Richard Walter on “The Scandal in My Life”
The scandal in my life is that I don’t go out to the movies that often, and watch precious little TV. Hey, I already have tenure. I shouldn’t have to endure any more boring movies and meretricious (look it up) TV fare.
During the awards season, however, the studios send me oodles of screeners. At my house we watched The Master and found it for the most part dreadful. Two things about it were clear as light: 1) Joaquin Phoenix’s performance is among the most atrocious I’ve ever seen and, 2) he would be nominated for a best-actor Oscar. Too many people think that characters screaming and ad-libbing, rolling around in their own sweat and vomit and breaking things constitute great acting. To the contrary, as the late, great actor Anne Bancroft said years ago, acting crazy is easy. It’s playing sane that’s hard. Phoenix’s self-conscious, make-it-up-as-you-go-along performance is in a dark sense simply perfect for P.T. Anderson’s self-conscious, make-it-up-as-you-go-along movie. I just have three things to say about it: oi, oi, oi.
Wretched and dreadful in the same way is the highly over-praised Silver Linings Playbook. Again, endless screaming, yelling, gasping, grasping. As in the above trashed The Master, it appears the actors get a bonus, like stunt check, for every time they use the F word.

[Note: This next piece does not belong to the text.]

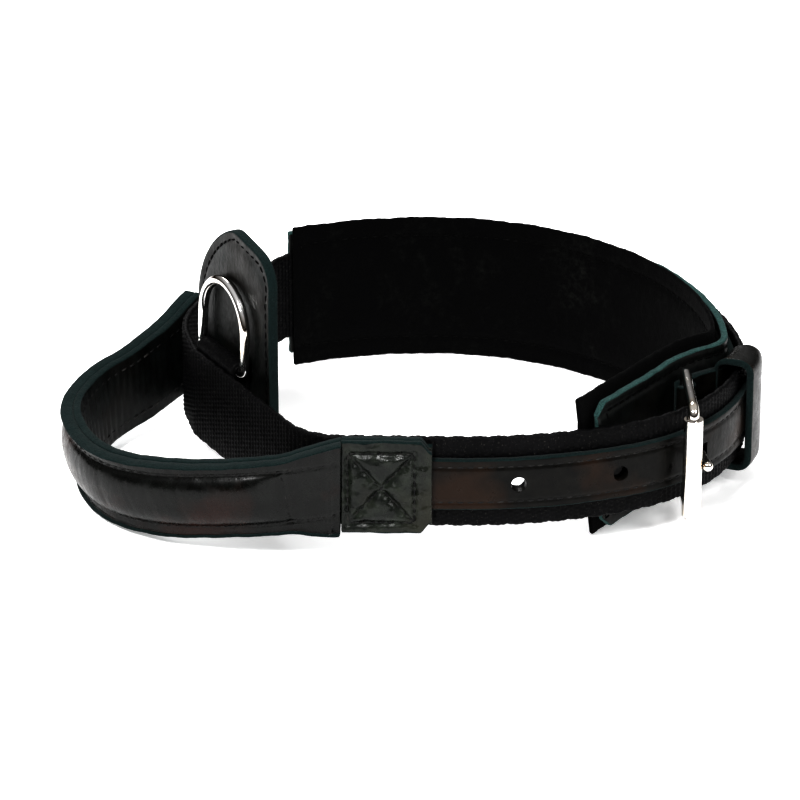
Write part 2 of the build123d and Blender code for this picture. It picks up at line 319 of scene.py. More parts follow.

Full disclosure: many people whom I love and respect absolutely treasure these two movies. That said, I strongly suspect that many people pretend to like these films when in fact they do not. They don’t want to seem out of it. They don’t want to appear to be un-hip. I was the same way scores of years ago when I pretended to like many films of the so-called French New Wave. Here and there might have been a reasonably worthy effort—for example one or another of Francois Truffaut’s movies—but for the most part there was nothing but self-indulgent narcissistic claptrap.
It has been my privilege to travel the nation and the world and give people the opportunity to acknowledge that they’ve been pretending to like films that in fact they loathed.